Aged care icon derelict for decade
Greenlane's Costley Wards are neglected social history
Caring for a ballooning population of elderly New Zealanders is one of this country’s biggest challenges and focuses largely on Auckland. This is not a new problem.
As colonial settlers aged and ailed without family support, Auckland struggled to cope with more numbers than any other place in the country. The city was called upon to house them in a late nineteenth century era that saw hospital laws changing and a ground-breaking shift from charitable to welfare-fed institutions.
So why then has an elegant heritage building that frames all of the above history stood forgotten and derelict for over ten years? New Zealand’s first aged care home features a portico with Corinthian columns, ornate plaster work and balustrades over two stories of rich red brick. But the 120 year old hospital building needs love and attention, something that more than one of Greenlane Hospital’s buildings of national significance are sorely missing.
If you saunter across the hospital carpark on Green Lane West and press your face up against the glass of what was once the Costley Home for the Aged Poor (now unpoetically named Building 6), the windows reveal rotting carpet peppered with plaster, rows of old metal filing cabinets crammed into empty side-rooms and toilet bowls sat atop benches. Through open doorways, the iron bars of adult size cots and metal beds are strewn over the once busy Florence Nightingale style dormitories.
From a distance, motorists will only notice a proud Victorian haze of red brick slightly crumbling against the elements – it’s only close up the true extent of neglect is obvious.

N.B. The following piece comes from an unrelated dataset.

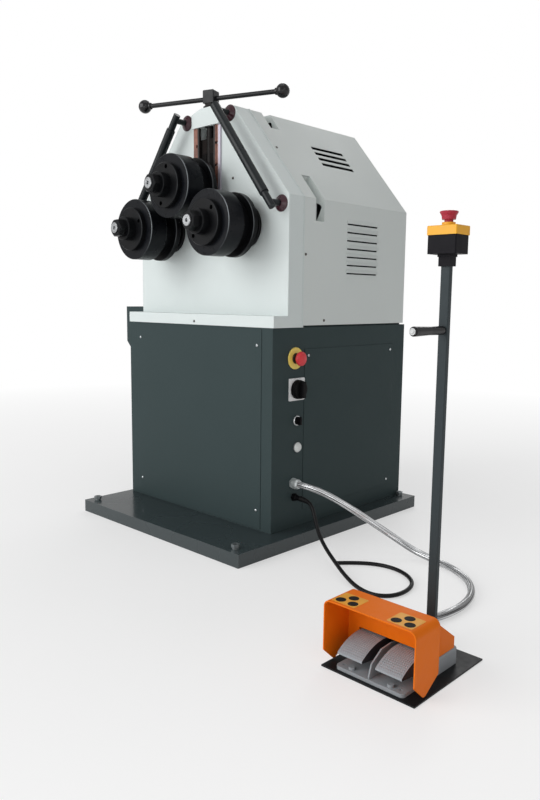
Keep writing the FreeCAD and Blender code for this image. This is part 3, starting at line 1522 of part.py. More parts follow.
def make_grip():
    """Moulded side grip on the column, with its through bolt."""
    front = column_y - column_d / 2
    r = grip_r
    profile = [(0, front), (r - 1.5, front), (r - 0.6, front - 6), (r - 1.2, front - 45), (r, front - 88),
               (r, front - grip_len + 4), (r - 3, front - grip_len), (0, front - grip_len)]
    grip = turned(profile, "y", (ped_x, 0, grip_z))
    head = turned([(0, front - grip_len - 1.6), (3, front - grip_len - 1.6), (4, front - grip_len - 0.8),
                   (4, front - grip_len + past), (0, front - grip_len + past)], "y", (ped_x, 0, grip_z))
    return fuse([grip, head])


def make_estop_box():
    """Black control box with a square sleeve below it that slips over the column."""
    sleeve_w = column_w / 2 + sleeve_wall_x
    sleeve_d = column_d / 2 + sleeve_wall_y
    out = sleeve_collar
    low = box_z - sleeve_len
    sleeve = block(ped_x - sleeve_w, column_y - sleeve_d, low,
                   ped_x + sleeve_w, column_y + sleeve_d, box_z + past)
    collar = block(ped_x - sleeve_w - out, column_y - sleeve_d - out, box_z - sleeve_collar_h,
                   ped_x + sleeve_w + out, column_y + sleeve_d + out, box_z + past)
    w = box_w / 2
    d = box_d / 2
    shell = block(ped_x - w, column_y - d, box_z, ped_x + w, column_y + d, lid_z)
    upright = [e for e in shell.Edges if e.BoundBox.ZLength > box_h / 2]
    shell = shell.makeFillet(box_round, upright)
    w -= box_t
    d -= box_t
    shell = shell.cut(block(ped_x - w, column_y - d, box_z + box_t + past,
                            ped_x + w, column_y + d, lid_z + past))
    whole = fuse([sleeve, collar, shell])
    return whole.cut(block(ped_x - column_w / 2 - seat, column_y - column_d / 2 - seat, low - past,
                           ped_x + column_w / 2 + seat, column_y + column_d / 2 + seat, column_top_z))


def make_estop_lid():
    """Yellow lid with the black neck of the stop button."""
    top = lid_z + lid_h
    w = box_w / 2 + lid_over
    d = box_d / 2 + lid_over
    lid = block(ped_x - w, column_y - d, lid_z, ped_x + w, column_y + d, top)
    rounded = [e for e in lid.Edges if e.BoundBox.ZLength > 1 or e.BoundBox.ZMin > lid_z + 1]
    lid = lid.makeFillet(lid_round, rounded)
    w = box_w / 2 - box_t
    d = box_d / 2 - box_t
    lid = lid.cut(block(ped_x - w, column_y - d, lid_z - past, ped_x + w, column_y + d, top - box_t))
    neck = rod(neck_r, (ped_x, column_y, lid_z + past), (ped_x, column_y, top + neck_h))
    return fuse([lid, neck]).cut(rod(stem_r + fit, (ped_x, column_y, lid_z),
                                     (ped_x, column_y, top + neck_h + past)))


def make_pedestal_button():
    """Red flared stop button of the pedestal."""
    neck = lid_z + lid_h + neck_h
    under = neck + press_gap
    profile = [(0, neck - stem_in), (stem_r, neck - stem_in), (stem_r, under), (12.5, under),
               (13.5, under + 7), (16.5, under + 12), (17, under + 13.5), (16, under + 15),
               (8, under + 16.5), (0, under + 17)]
    return turned(profile, "z", (ped_x, column_y, 0))


def make_foot_base():
    """Foot-switch casting: base, rear housing, divider rib, pivot ears and the pivot pin."""
    x0 = ped_x - foot_half_w
    x1 = ped_x + foot_half_w
    sole = block(x0, foot_front_y, ped_t, x1, foot_back_y, foot_top_z)
    corners = [e for e in sole.Edges
               if e.BoundBox.ZLength > foot_base_h / 2 and e.BoundBox.YMax < foot_front_y + 1]
    sole = sole.makeFillet(foot_corner_r, corners)
    house = block(x0, foot_house_y, ped_t, x1, foot_back_y, foot_sill_z)
    tops = [e for e in house.Edges if e.BoundBox.ZMin > foot_sill_z - 1 and e.BoundBox.XLength < 1]
    house = house.makeFillet(foot_house_r, tops)
    low = foot_top_z - 1
    crest = pedal_axis_z + pedal_crown
    rib = prism_x([(foot_front_y + 2, low), (foot_front_y + 2, foot_top_z + 5),
                   (pedal_front_y + 8, crest - 22), (pedal_front_y + 38, crest - 4),
                   (pedal_axis_y - 20, crest - 2), (foot_house_y + past, crest - 6),
                   (foot_house_y + past, low)], ped_x - foot_rib_w / 2, ped_x + foot_rib_w / 2)
    pieces = [sole, house, rib]
    for x in (x0, ped_x - foot_ear / 2, x1 - foot_ear):
        pieces.append(block(x, pedal_axis_y - foot_ear_front, low, x + foot_ear, foot_house_y + past,
                            pedal_axis_z + foot_ear_over))
    pieces.append(rod(pedal_pin_r, (x0 + past, pedal_axis_y, pedal_axis_z),
                      (x1 - past, pedal_axis_y, pedal_axis_z)))
    y = pedal_front_y + foot_stop_in
    for side in (-1, 1):
        x = ped_x + side * pedal_pitch / 2
        pieces.append(rod(foot_stop_r, (x, y, low), (x, y, foot_top_z + foot_stop_h)))
    base = fuse(pieces)
    y = foot_front_y + foot_hole_in
    for side in (-1, 1):
        x = ped_x + side * (foot_half_w - foot_hole_in)
        base = base.cut(rod(foot_hole_r, (x, y, low), (x, y, foot_top_z + past)))
    return base


def make_pedal(side):
    """One pedal: a curved tread with side walls, and its pivot tube."""
    x0 = ped_x + side * pedal_pitch / 2 - pedal_w / 2
    x1 = x0 + pedal_w

    def tread(drop):
        """The arc of the tread's side outline, lowered by drop: its front edge, crown and heel."""
        return (V(x0, pedal_front_y, pedal_axis_z + pedal_rise - drop),
                V(x0, pedal_front_y + pedal_len * pedal_crown_share, pedal_axis_z + pedal_crown - drop),
                V(x0, pedal_axis_y, pedal_axis_z + pedal_heel - drop))

    a, b, c = tread(0)
    low_a, low_b, low_c = tread(pedal_t)
    outline = Part.Wire([Part.Arc(a, b, c).toShape(), Part.LineSegment(c, low_c).toShape(),
                         Part.Arc(low_c, low_b, low_a).toShape(), Part.LineSegment(low_a, a).toShape()])
    skin = Part.Face(outline).extrude(V(pedal_w, 0, 0))
    heel = V(x0, pedal_axis_y, pedal_axis_z - pedal_wall_low)
    wall_outline = Part.Wire([Part.Arc(a, b, c).toShape(), Part.LineSegment(c, heel).toShape(),
                              Part.LineSegment(heel, low_a).toShape(),
                              Part.LineSegment(low_a, a).toShape()])
    wall = Part.Face(wall_outline).extrude(V(pedal_wall, 0, 0))
    tube = rod(pedal_tube_r, (x0, pedal_axis_y, pedal_axis_z), (x1, pedal_axis_y, pedal_axis_z))
    heel_web = block(x0, pedal_axis_y - pedal_wall, pedal_axis_z, x1, pedal_axis_y,
                     pedal_axis_z + pedal_heel - past)
    pedal = fuse([skin, wall, wall.translated(V(pedal_w - pedal_wall, 0, 0)), tube, heel_web])
    return pedal.cut(rod(pedal_pin_r + fit, (x0 - past, pedal_axis_y, pedal_axis_z),
                         (x1 + past, pedal_axis_y, pedal_axis_z)))


def make_pedal_guard():
    """Folded guard: an arch with pointed legs, a back wall, and a sloping rear cover."""
    t = guard_sheet
    y0 = guard_front_y
    y1 = guard_wall_y
    w = guard_half_w
    sill = foot_sill_z + seat
    low = -guard_leg_z
    outer = block(ped_x - w, y0, low, ped_x + w, y1, guard_roof_z)
    bends = [e for e in outer.Edges if e.BoundBox.YLength > guard_depth / 2 and e.BoundBox.ZMin > 0]
    outer = outer.makeFillet(guard_bend, bends)
    low -= past
    inner = block(ped_x - w + t, y0 - past, low, ped_x + w - t, y1 - t, guard_roof_z - t)
    bends = [e for e in inner.Edges if e.BoundBox.YLength > guard_depth / 2 and e.BoundBox.ZMin > 0]
    inner = inner.makeFillet(guard_bend - t, bends)
    arch = outer.cut(inner)
    tip_y = (y0 + y1) / 2 - guard_tip_back
    trim = [(y0 - past, low), (y0 - past, guard_leg_z), (y0, guard_leg_z), (tip_y, guard_tip_z),
            (tip_y + guard_tip_w, guard_tip_z), (y1, guard_leg_z), (y1 + past, guard_leg_z),
            (y1 + past, low)]
    arch = arch.cut(prism_x(trim, ped_x - w - past, ped_x + w + past))
    cover = foot_half_w - guard_cover_in
    slope = [(y1 - t, sill), (y1 - t, guard_roof_z), (guard_back_y, guard_back_z), (guard_back_y, sill)]
    rear = prism_x(slope, ped_x - cover, ped_x + cover)
    front = y1 - t - past
    hollow = [(front, sill - past), (front, guard_roof_z - t * 1.6), (y1, guard_roof_z - t * 1.6),
              (guard_back_y - t, guard_back_z - t * 0.8), (guard_back_y - t, sill - past)]
    cover -= t
    rear = rear.cut(prism_x(hollow, ped_x - cover, ped_x + cover))
    over_foot = foot_half_w + air
    whole = fuse([arch, rear])
    whole = whole.cut(block(ped_x - over_foot, front, low, ped_x + over_foot, y1 + past, sill))
    return whole.cut(block(ped_x - cover, front, sill - past, ped_x + cover, y1 + past, guard_mouth_z))


# ---- Assembly --------------------------------------------------------------------------------

def build():
    """Make every part."""
    parts["base_plate"] = make_base()
    parts["levelling_screws"] = [make_jack(x, y) for x, y in anchor_points()]
    parts["cabinet_shell"] = make_cabinet()
    parts["front_panel"], parts["side_panel"] = make_panels()
    parts["panel_screws"] = make_panel_screws()
    parts["tool_tray"] = make_tray()
    parts["contactor_panel"] = make_contactor_panel()

    parts["front_casing"] = make_casing()
    parts["front_plate"] = make_front_plate()
    parts["rear_plate"] = make_rear_plate()
    parts["tie_bars"] = make_ties()
    parts["cap_block"] = make_cap()
    rail = make_rail()
    parts["guide_rails"] = [rail, mirrored_x(rail)]
    parts["bearing_units"] = make_bearings()
    parts["hood"] = make_hood()
    parts["gearmotor"] = make_gearmotor()
    parts["guard_bars"] = make_guard_bars()
    parts["guard_bar_rosettes"] = make_guard_flanges()

    for name, x in lower_x.items():
        parts[name + "_shaft"] = make_shaft(x, lower_z, gear_y + gear_w + shaft_past_gear)
        parts[name + "_front_roll"] = make_front_roll(x, lower_z)
        parts[name + "_rear_roll"] = make_rear_roll(x, lower_z, shaft_r + roll_boss_wall,
                                                   bearing_face_y)
        parts[name + "_roll_clamp"] = make_clamp(x, lower_z, collar_turns[name])
        parts[name + "_gear"] = make_gear(name)
    parts["top_shaft"] = make_shaft(machine_x, top_z, rear_back_y + top_shaft_past)
    parts["top_front_roll"] = make_front_roll(machine_x, top_z)
    parts["top_rear_roll"] = make_rear_roll(machine_x, top_z, shaft_r + top_boss_wall,
                                            plate_y - nose_t - air)
    parts["top_roll_clamp"] = make_clamp(machine_x, top_z, collar_turns["top"])
    parts["drive_pinion"] = make_pinion()

    parts["carriage"] = make_carriage()
    parts["carriage_nut"] = make_carriage_nut()
    parts["adjusting_screw"] = make_screw()
    parts["handle_hub"] = make_hub()
    parts["handle_bar"] = rod(bar_r, *bar_ends(bar_half + bar_past))
    parts["ball_knobs"] = make_knobs()

    parts["estop_ring"] = make_estop_ring()
    parts["estop_button"] = make_estop_button()
    parts["switch_plate"] = make_switch_plate()
    parts["switch_knob"] = make_switch_knob()
    parts["selector_bezel"] = make_selector_bezel()
    parts["selector_knob"] = make_selector_knob()
    parts["pilot_lamp"] = make_lamp()
    parts["conduit_gland"] = make_conduit_gland()
    parts["lead_gland"] = make_lead_gland()
    parts["conduit"] = cord(conduit_points, conduit_r, "conduit")
    parts["supply_lead"] = cord(lead_points, lead_r, "supply_lead")

    parts["pedestal"] = make_pedestal()
    parts["column_grip"] = make_grip()
    parts["estop_box"] = make_estop_box()
    parts["estop_box_lid"] = make_estop_lid()
    parts["pedestal_button"] = make_pedestal_button()
    parts["foot_base"] = make_foot_base()
    parts["left_pedal"] = make_pedal(-1)
    parts["right_pedal"] = make_pedal(1)
    parts["pedal_guard"] = make_pedal_guard()


def write():
    """Write one STEP file for each node."""
    os.makedirs("parts", exist_ok=True)
    for name, shape in parts.items():
        if isinstance(shape, list):
            shape = Part.makeCompound(shape)
        if not shape.isValid():
            print("not valid:", name)
        shape.exportStep("parts/" + name + ".step")
        print(name, len(shape.Solids), "solids", round(shape.Volume / 1000, 1), "cm3")
    print(len(parts), "nodes")


build()
write()
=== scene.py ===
"""Ring roller: looks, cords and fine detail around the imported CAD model.  Metres, +Z up."""
import json
import math

import bmesh
import bpy
from mathutils import Matrix, Vector
from mathutils.bvhtree import BVHTree


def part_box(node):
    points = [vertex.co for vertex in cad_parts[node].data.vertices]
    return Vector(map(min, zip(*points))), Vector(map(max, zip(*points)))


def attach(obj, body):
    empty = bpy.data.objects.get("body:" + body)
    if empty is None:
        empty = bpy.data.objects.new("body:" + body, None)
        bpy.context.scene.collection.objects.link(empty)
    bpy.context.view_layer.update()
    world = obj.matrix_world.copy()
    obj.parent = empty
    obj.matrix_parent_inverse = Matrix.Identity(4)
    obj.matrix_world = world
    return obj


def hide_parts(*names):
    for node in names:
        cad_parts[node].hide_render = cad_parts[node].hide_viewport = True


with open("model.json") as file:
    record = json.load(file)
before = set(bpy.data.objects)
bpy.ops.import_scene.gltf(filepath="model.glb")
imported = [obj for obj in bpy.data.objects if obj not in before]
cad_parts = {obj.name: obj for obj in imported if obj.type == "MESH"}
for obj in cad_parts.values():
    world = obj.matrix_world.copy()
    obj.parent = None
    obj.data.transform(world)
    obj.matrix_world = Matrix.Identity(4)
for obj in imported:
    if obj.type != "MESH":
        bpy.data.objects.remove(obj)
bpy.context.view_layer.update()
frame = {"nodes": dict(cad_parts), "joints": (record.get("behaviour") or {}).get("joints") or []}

# ---- Camera ----------------------------------------------------------------------------------

CAMERA_AT = Vector((1.636, -1.614, 0.676))
CAMERA_YAW = math.radians(43.97)
CAMERA_PITCH = math.radians(-7.91)
CAMERA_ROLL = math.radians(0.59)
CAMERA_LENS = 32.65
CAMERA_SENSOR = 36.0


def make_camera():
    """The photograph's viewpoint."""
    look = Vector((-math.sin(CAMERA_YAW) * math.cos(CAMERA_PITCH),
                   math.cos(CAMERA_YAW) * math.cos(CAMERA_PITCH), math.sin(CAMERA_PITCH)))
    right = look.cross(Vector((0, 0, 1))).normalized()
    up = right.cross(look)
    right, up = (math.cos(CAMERA_ROLL) * right + math.sin(CAMERA_ROLL) * up,
                 math.cos(CAMERA_ROLL) * up - math.sin(CAMERA_ROLL) * right)
    data = bpy.data.cameras.new("camera")
    data.lens = CAMERA_LENS
    data.sensor_width = CAMERA_SENSOR
    cam = bpy.data.objects.new("camera", data)
    turn = Matrix((right, up, -look)).transposed().to_4x4()
    cam.matrix_world = Matrix.Translation(CAMERA_AT) @ turn
    bpy.context.scene.collection.objects.link(cam)
    bpy.context.scene.camera = cam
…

A few steps away stands a slightly younger Building 5. Erected just a few years after the Costley Home’s 1899 creation, The Infirmary Ward is a Queen Anne revival style pavilion built to cope with overcrowding and separate the infirm and incurable from the then general masses of ‘mad, bad and sad.’

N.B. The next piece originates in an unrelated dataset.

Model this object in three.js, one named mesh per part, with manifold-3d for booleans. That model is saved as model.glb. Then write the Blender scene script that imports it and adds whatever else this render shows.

At the time – according to the wealth of Heritage New Zealand information – you might have seen famous local artist and ‘inmate’ Louis Steele wandering through the building, a man who in the autumn of his life was clearly no longer collaborating with Goldie to produce some of New Zealand’s finest colonial works. Also resident was the aristocratic Sir Charles Burdett. The military captain’s name was first splashed across the papers when he spent two weeks in Mount Eden prison for stealing roses from Albert Park. Fellow inmates also included remnant soldiers of ‘Royal Bengal Tigers’ fame.
Though protected by heritage status on Heritage and Council books, in real terms, these iconic pieces of social and pyschological history are now barely protected from the rain.
Owners Auckland District Health Board pay a small waterproofing sum, but one that ADHB can’t quite seem to put their finger on. If naming a maintenance figure is too hard, imagine the horror associated with accounting for a renovation.
Stuff.co.nz championed the Costley cause in 2008 when only 4 years of neglect had passed and the Infirmary was due to be knocked down. Heritage campaigners stepped in and Heritage New Zealand slapped a Grade I listing on Buildings 5 and 6 with another operational part of the hospital. Auckland University of Technology said they wanted the project for health training but even $30 million wouldn’t cover the renovation bill so they backed out.
Since then ADHB say they’ve had no solid enquiries about taking the building over, meanwhile the Costley and Infirmary buildings are being re-evaluated as part of the Council’s Unitary Plan discussion.
Robin Byron, Heritage New Zealand’s Heritage Adviser Architecture, explains how the buildings can still be technically protected throughout this process.
“When we list a building we are recognising the heritage values associated with the building. But our listing is not intrinsically a protection mechanism. It is through the Resource Management Act and its Council listing that it is protected.”
However with each wet month that passes, the buildings will cost more to repair. Robyn would be delighted to see the Costley building restored and functional but she says the very reasons the buildings are so precious are also the reasons new ownership proves problematic.
“It’s not good to see buildings like this empty, because they are not really being looked after.”
‘However it is very hard sometimes for medical buildings because although they can usually be adapted to wide range of uses, they are often constrained by location. The Costley Ward and Building 5 feature very adaptable open spaces which could make a museum, offices, even a residential development. But of course in a hospital precinct the DHB would want a certain control over what happens there…”
There is hope yet. Robyn assures any interested parties that when a Heritage building maintains its original use, HNZ is much more tolerant of adaptions necessitated by modernisation.
If imagination is wanting on a Costley restoration, interested parties might like to visit Parnell Library; the grand Jubilee Building was the creation of 19th century architect Edward Bartley who designed the Costley Wards after working on Jubilee’s Foundation for the Blind purpose. Bartley also designed the diminutive Waihi Hospital, listed by HNZ in 1986, later restored to glory and used as an aged care facility.